Scroll untuk baca artikel
Opini

BUMN ‘Boikot’ Formula E, Siapa yang Rugi?

Redaksi
×

BUMN ‘Boikot’ Formula E, Siapa yang Rugi?

Sebarkan artikel ini

AJANG balap mobil listrik Formula E memang tidak setenar Formula 1 atau MotoGP yang sudah kesohor paling dulu dan telah melahirkan legenda pada zamannya masing-masing.

Namun, bila melihat para sponsor global yang setia menemaninya, perhelatan balap ini tidak kalah prestisius dengan Formula 1 atau MotoGP.

Perusahaan global sangat paham dalam Formula E buka semata ‘membuang’ duit tetapi di sana ada kehendak mulia mengkampanyekan energi masa depan yang ramah lingkungan demi menyelamatkan planet bumi.

Karena itu adalah sebuah keputusan yang bodoh dan tidak visioner bila Badan Usaha Milik Negara (BUMN) tidak berpartisipasi atau mensponsori ajang Formula E di kawasan Ancol, Jakarta Utara, 4 Juni 2022. Terlepas nihilnya keterlibatan BUMN itu apakah lantaran perintah Menteri BUMN atau elite negeri ini yang levelnya lebih tinggi lagi.

Saya katakan ini adalah benar-benar sebuah kebodohan dan kepicikan. Karena kalau memang benar dari sejumlah analis yang menyebut menteri BUMN ‘cemburu’ atau kelompok lainnya iri karena bila Formula E sukses — Anies akan mendapat glorifikasi dan keuntungan popularitas serta elektabilitas — ini sungguh keterlaluan. Pemilu masih jauh Mas Bro!
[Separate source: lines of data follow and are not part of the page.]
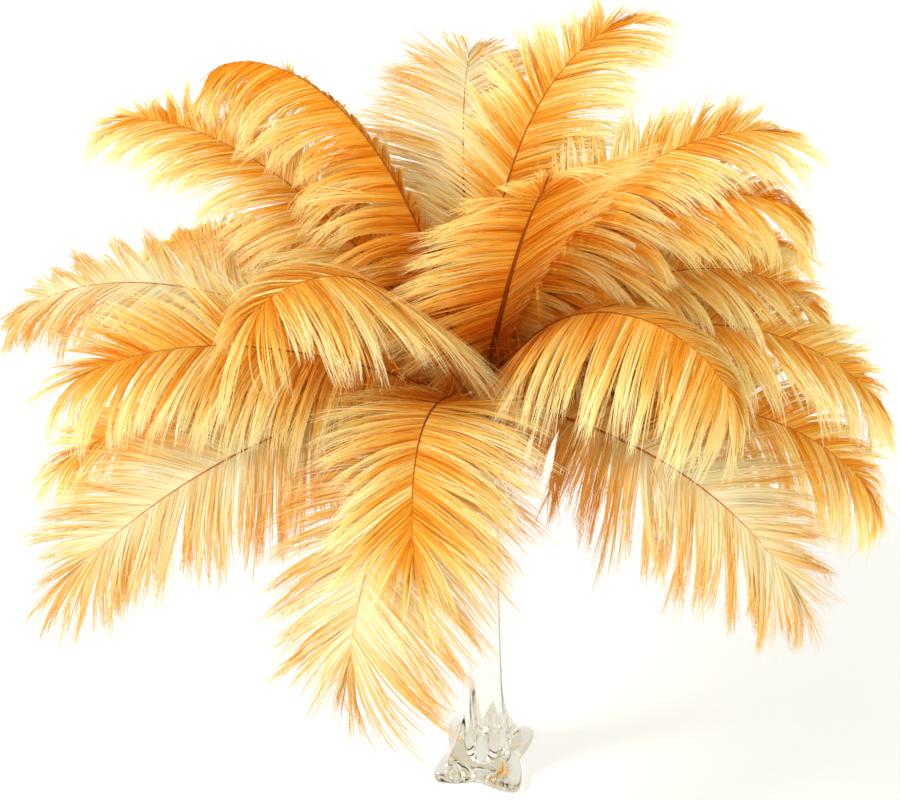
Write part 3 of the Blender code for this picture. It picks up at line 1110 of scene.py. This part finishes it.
    def draw_together(self, locks: Locks, grown: np.ndarray) -> np.ndarray:
        """Draw strands into tufts and tufts into locks towards their tips, and let each curl a little.

        Args:
            locks: The side's strands.
            grown: Their centre lines.

        Returns:
            The gathered centre lines.
        """
        gather, draw, shape, t = self.gather, self.draw, locks.shape, self.along
        shag = self.course.plume.shag
        stray = locks.stray[..., None, None]
        hold = np.where(stray, gather.stray_hold, 1.0)
        tuft_mean = grown.mean(2, keepdims=True)
        lock_mean = tuft_mean.mean(1, keepdims=True)
        kept = min(1.0, gather.tight_floor + (1.0 - gather.tight_floor) * shag)
        tight = draw.uniform(*gather.tight, (shape[0], 1, 1, 1, 1)) * kept
        curl = draw.normal(0, 1, shape + (1, 3)) * gather.curl.strand * (1 + gather.stray_curl * stray)
        curl = curl + draw.normal(0, 1, shape[:2] + (1, 1, 3)) * gather.curl.tuft
        curl = curl + draw.normal(0, 1, (shape[0], 1, 1, 1, 3)) * gather.curl.lock * shag
        to_tuft = gather.tuft_hold * t**gather.tuft_power * (tuft_mean - grown)
        to_lock = tight * t**gather.lock_power * (lock_mean - tuft_mean)
        return grown + hold * (to_tuft + to_lock) + curl * t**gather.curl_power

    def lay_ribbons(self, locks: Locks, grown: np.ndarray) -> np.ndarray:
        """Lay the strands at their depths and widen them.

        Args:
            locks: The side's strands.
            grown: Their centre lines.

        Returns:
            The ribbons' corners.
        """
        ribbon, draw, shape = self.ribbon, self.draw, locks.shape
        arc = self.course.vane_arc(locks.share.reshape(-1))
        shaft = self.course.read(self.course.tangent, arc).reshape(shape + (1, 3))
        ahead = unit(np.gradient(grown, axis=3))
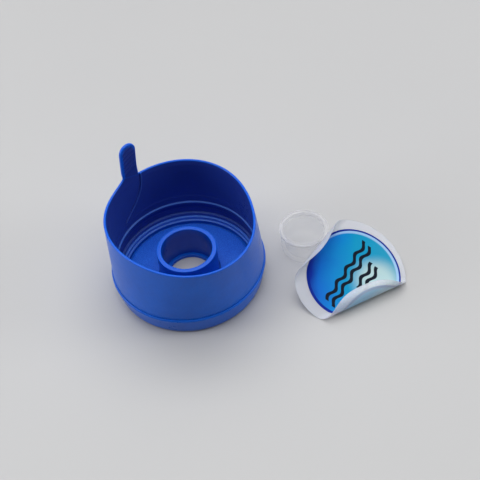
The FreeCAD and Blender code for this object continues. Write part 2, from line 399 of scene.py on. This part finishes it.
TUBE_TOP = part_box("probe_tube")[1][2] / MM
TUBE_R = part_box("probe_tube")[1][0] / MM
TUBE_BORE_R = 10.1
tube_corners = [
    (TUBE_BORE_R, FLOOR_Z - 0.1, 0), (12.3, FLOOR_Z - 0.1, 0), (12.05, FLOOR_Z + 0.6, 0.4),
    (TUBE_R - 0.06, TUBE_TOP - 2.0, 0.3), (TUBE_R, TUBE_TOP - 0.8, 0.5), (TUBE_R, TUBE_TOP, 0.55),
    (TUBE_BORE_R, TUBE_TOP, 0.45), (TUBE_BORE_R, TUBE_TOP - 4.0, 0.2), (10.02, 6.0, 0.2),
    (TUBE_BORE_R, 3.4, 0.3)]
verts, faces = lathe(outline(tube_corners), segments=192)
# painted glow on the tube's top and, weaker, on its outside
thin = [1.0 if z > TUBE_TOP - 0.3 else 0.4 if math.hypot(x, y) > TUBE_R - 0.4 else 0.0
        for x, y, z in verts]
# painted shade down the tube's bore
painted_shade = [0.4 if math.hypot(x, y) < TUBE_BORE_R + 0.2 and z < TUBE_TOP - 0.8 else 0.0 for x, y, z in verts]
tube = build("probe_tube_moulding", verts, faces, [blue], fields={"thin": thin, "painted_shade": painted_shade})
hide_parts("probe_tube")
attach(tube, "cap")

# ---------------------------------------------------------------- foam liner

LINER_LOW, LINER_TOP = (v[2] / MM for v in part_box("foam_liner"))
LINER_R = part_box("foam_liner")[1][0] / MM
EDGE_WAVE, FACE_WAVE = 0.10, 0.12


def cut_edge(r, z, a):
    """A die-cut edge is never quite round, and the ring lies a little unevenly."""
    wave = noise.noise(Vector((3 * math.cos(a), 3 * math.sin(a), r * 0.2)))
    lift = noise.noise(Vector((r * 0.12 * math.cos(a), r * 0.12 * math.sin(a), 7.0)))
    return r + EDGE_WAVE * wave, z + (FACE_WAVE * lift - FACE_WAVE / 2 if z > LINER_LOW + 0.5 else 0)


liner_corners = [(12.4, LINER_LOW, 0), (LINER_R, LINER_LOW, 0), (LINER_R - 0.05, LINER_TOP, 0.3)]
liner_corners += [(r, LINER_TOP, 0) for r in (24, 22, 20, 18, 16, 14)] + [(12.45, LINER_TOP, 0.3)]
verts, faces = lathe(outline(liner_corners), wobble=cut_edge)
liner = build("foam_liner_ring", verts, faces, [foam])
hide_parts("foam_liner")
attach(liner, "cap")

# ---------------------------------------------------------------- skirt and pull tab, one sheet

OUTER, INNER = 0, 1             # the two sides of the sheet
RIM_Z = 35.4
FOOT_R, RIM_R = 30.25, 29.6     # outer radius at the crown's ledge and at the rim
GROOVE, GROOVE_H = 0.18, 0.35   # shadow line just above the ledge
WALL_R, NECK_R = 28.2, 28.4     # inner radius just above the bead, and higher up
WIDEN_Z, WIDEN_H = 16.0, 0.6    # where the inner wall goes from one to the other
LEAD_Z, LEAD_H, LEAD = 33.2, 2.2, 0.3       # the lead-in: its start, its height, how far it opens
LIP = 0.42                      # in-plane depth of the rounded edge
EDGE_Z = RIM_Z - LIP
STRETCH_Z = 30.0                # rows above this rise towards the tab
BEAD_TOP = (12.7, 13.3)         # heights of the bead's ledge that carries a painted highlight
INNER_SHADE_PAINT = 0.8                 # how strongly the inner side is painted with shade

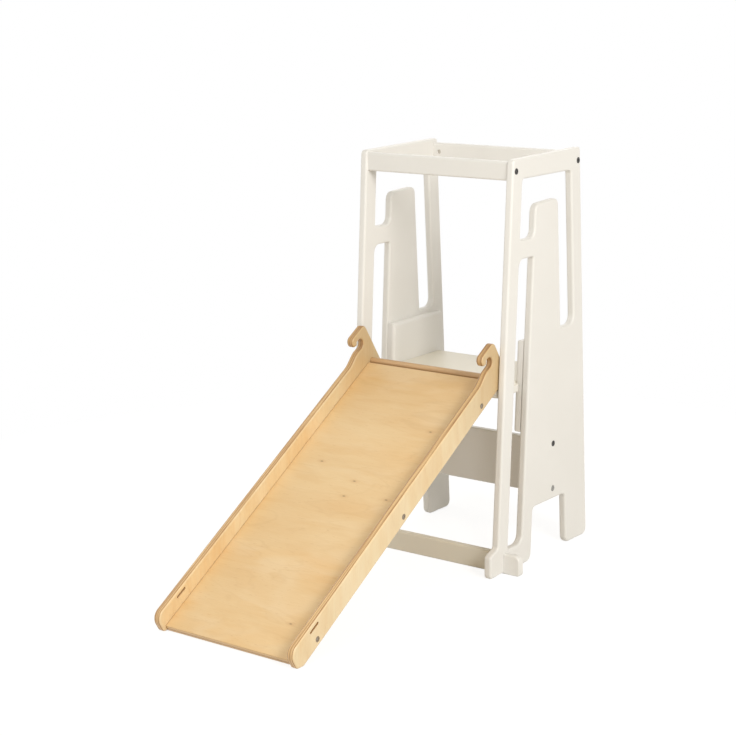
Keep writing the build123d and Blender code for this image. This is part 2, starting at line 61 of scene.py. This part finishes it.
class Graph:
    """A material's nodes, added one at a time and linked by name."""

    def __init__(self, name):
        self.material = bpy.data.materials.new(name)
        self.material.use_nodes = True
        self.tree = self.material.node_tree
        self.tree.nodes.clear()

    def add(self, kind, links=None, **settings):
        """A node. Names of its own settings are set on it, and links holds its inputs."""
        node = self.tree.nodes.new(kind)
        for key, value in settings.items():
            setattr(node, key, value)
        for key, value in (links or {}).items():
            if isinstance(value, bpy.types.NodeSocket):
                self.tree.links.new(value, node.inputs[key])
            else:
                node.inputs[key].default_value = value
        return node

    def math(self, operation, a, b=None):
        links = {0: a} if b is None else {0: a, 1: b}
        return self.add("ShaderNodeMath", links, operation=operation).outputs[0]

    def apart(self, a, b):
        """How far two values are from each other."""
        return self.math("ABSOLUTE", self.math("SUBTRACT", a, b))

    def split(self, vector):
        return self.add("ShaderNodeSeparateXYZ", {0: vector}).outputs

    def length(self, vector):
        return self.add("ShaderNodeVectorMath", {0: vector}, operation="LENGTH").outputs["Value"]

    def mix(self, factor, a, b, blend="MIX"):
        node = self.add("ShaderNodeMix", data_type="RGBA", blend_type=blend)
        for place, value in ((0, factor), (6, a), (7, b)):
            if isinstance(value, bpy.types.NodeSocket):
                self.tree.links.new(value, node.inputs[place])
            else:
                node.inputs[place].default_value = value
        return node.outputs[2]

    def span(self, value, low, high, out_low=0.0, out_high=1.0):
        """A value stretched from one span to another, and held at its ends."""
        return self.add(
            "ShaderNodeMapRange",
            {0: value, 1: low, 2: high, 3: out_low, 4: out_high},
        ).outputs[0]

    def lay(self, colour, value, low, high, most, over, blend="MIX"):
        """A colour with another laid over it, from none at low to its most at high."""
        return self.mix(self.span(value, low, high, 0.0, most), colour, over, blend)

    def noise(self, vector, scale, detail, roughness=0.5, distortion=0.0):
        return self.add(
            "ShaderNodeTexNoise",
            {
                "Vector": vector,
                "Scale": scale,
                "Detail": detail,
                "Roughness": roughness,
                "Distortion": distortion,
            },
        ).outputs["Fac"]

    def scaled(self, vector, scale=(1.0, 1.0, 1.0), turn=(0.0, 0.0, 0.0), offset=(0.0, 0.0, 0.0)):
        return self.add(
            "ShaderNodeMapping",
            {"Vector": vector, "Scale": scale, "Rotation": turn, "Location": offset},
        ).outputs[0]

    def grain(self, vector, along, across, detail, roughness=0.5, distortion=0.0, **mapping):
        """Noise with one scale along X and another across it."""
        stretched = self.scaled(vector, (along, across, across), **mapping)
        return self.noise(stretched, 1.0, detail, roughness, distortion)

    def bump(self, height, strength, distance):
        return self.add(
            "ShaderNodeBump",
            {"Height": height, "Strength": strength, "Distance": distance},
        ).outputs[0]

    def finish(self, shader):
        """The material itself, with this shader on its surface."""
        self.add("ShaderNodeOutputMaterial", {"Surface": shader})
        return self.material

    def principled(self, inputs):
        """The material itself, from the inputs of one principled shader."""
        return self.finish(self.add("ShaderNodeBsdfPrincipled", inputs).outputs[0])


def rgb(r, g, b):
    return (r, g, b, 1.0)


def along_slope(g, parts):
    """How far up the slope, from a split vector."""
    return g.math(
        "ADD",
        g.math("MULTIPLY", parts[1], math.cos(SLOPE)),
        g.math("MULTIPLY", parts[2], math.sin(SLOPE)),
    )


def off_slope(g, parts):
    """How far out at right angles to the slope, from a split vector."""
    return g.math(
        "SUBTRACT",
        g.math("MULTIPLY", parts[2], math.cos(SLOPE)),
        g.math("MULTIPLY", parts[1], math.sin(SLOPE)),
    )


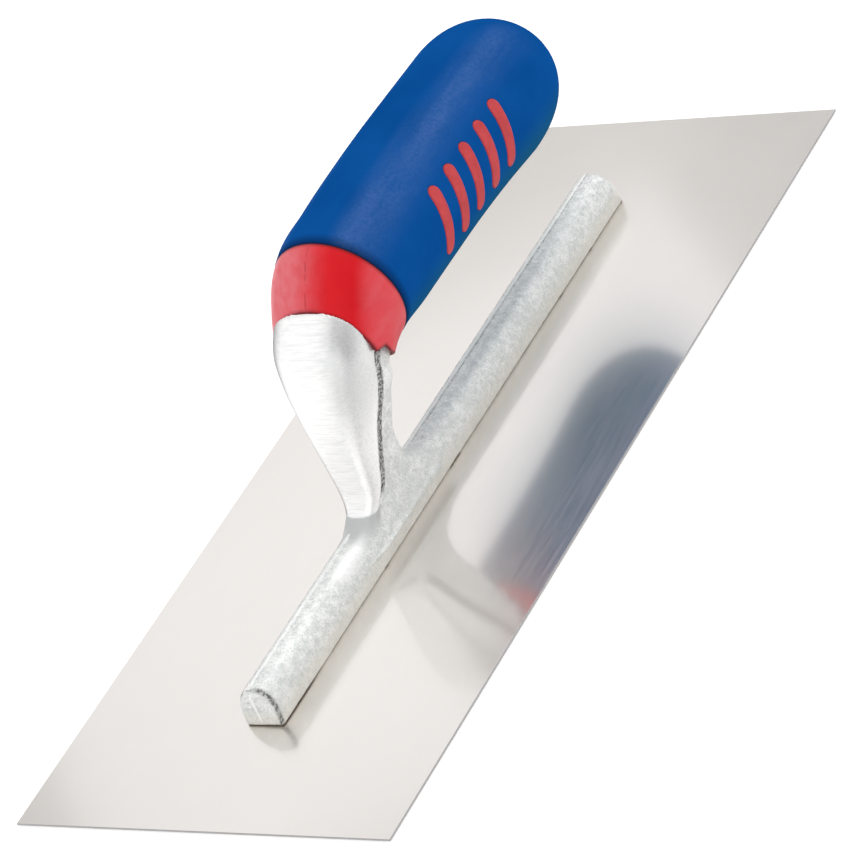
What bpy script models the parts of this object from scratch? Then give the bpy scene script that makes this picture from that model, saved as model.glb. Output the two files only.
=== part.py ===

Ini artinya elite negeri secara tingkat emosional masih di bawah kelompok bermain anak (playgroup). Belum bisa membedakan mana kepentingan nasional dan kepentingan pribadi. Secara emosional, elite negeri ini masih labil atau malah mungkin kehilangan jati diri.

Untuk apa seorang Menteri Luhut Binsar Panjaitan sampai harus menemui Mas Elon Musk sambil membawa oleh-oleh Kopiko dan kemudian disusul Presiden Jokowi yang juga menyatroni Kang Elon Musk di pabriknya demi orang terkaya di dunia tersebut menanam investasi mobil listrik di Indonesia.

Kenapa justru Indonesia yang berharap Uda Elon Musk untuk mengoptimalkan surga nikel di Indonesia tapi justru bangun pabrik Tesla di Thailand yang penduduknya seuprit. Sementara penduduk Indonesia yang 270 juta malah dipandang sebelah mata? Apa yang salah dengan pemerintahan ini?

Dari ajang Formula E tersingkap sedikit. Pemerintah tidak serius membangun ekosistem mobil listrik. Mendanai kampanye saja tak mau bagaimana Indonesia bersungguh-sungguh untuk menghadirkan infrastruktur dan suprastruktur investasi mobil listrik.

Padahal, bila BUMN Indonesia ingin naik kelas dan menjadi perhatian dunia, ajang Formula E adalah salah satu tempat memposisikan perusahaan pelat merah ini selevel perusahaan global. Perusahaan yang bertransformasi dan berorientasi pada energi masa depan, energi ramah lingkungan, pariwisata berkelanjutan, menekan perubahan iklim dan menyongsong green economy.

Kenapa misalnya BUMN termasuk di dalamnya Pertamina bisa menggelontorkan dana 3,8 triliun rupiah untuk ajang MotoGP di Mandalika, Nusa Tenggara Barat, sementara untuk ajang Formula E tidak bisa. Alasannya BUMN rugi? Perusahaan BUMN sejak sebelum ajang MotoGP juga banyak yang rugi. Ini bukan alasan yang logis.

Ini kontras dengan pernyataan Menteri Erick Thohir ketika Pertamina menjadi sponsor utama dalam MotoGP. Alasannya agar perusahaan migas ini menjadi korporasi global. Alias bukan perusahaan jago kandang!

Erick berharap Pertamina menjadi perusahaan global dengan target mencapai valuasi 100 miliar dolar AS.

“Kerja sama Pertamina dan MotoGP ini sangat baik dan menjadi langkah awal dari merek Pertamina ini bisa mendunia,” kata Erick dalam peresmian Pertamina Grand Prix of Indonesia, Rabu (9/2/2022).

Kalau tujuannya menglobal dan diperhatikan puluhan atau ratusan juta orang serta disiarkan langsung ke 170 negara kenapa Pertamina atau BUMN lainnya tak mensponsori Formula E? Jangan dijawab! Ini hanya pertanyaan retoris. Karena kalau dijawab akan semakin tampak kebodohannya untuk tidak mengatakan dungu.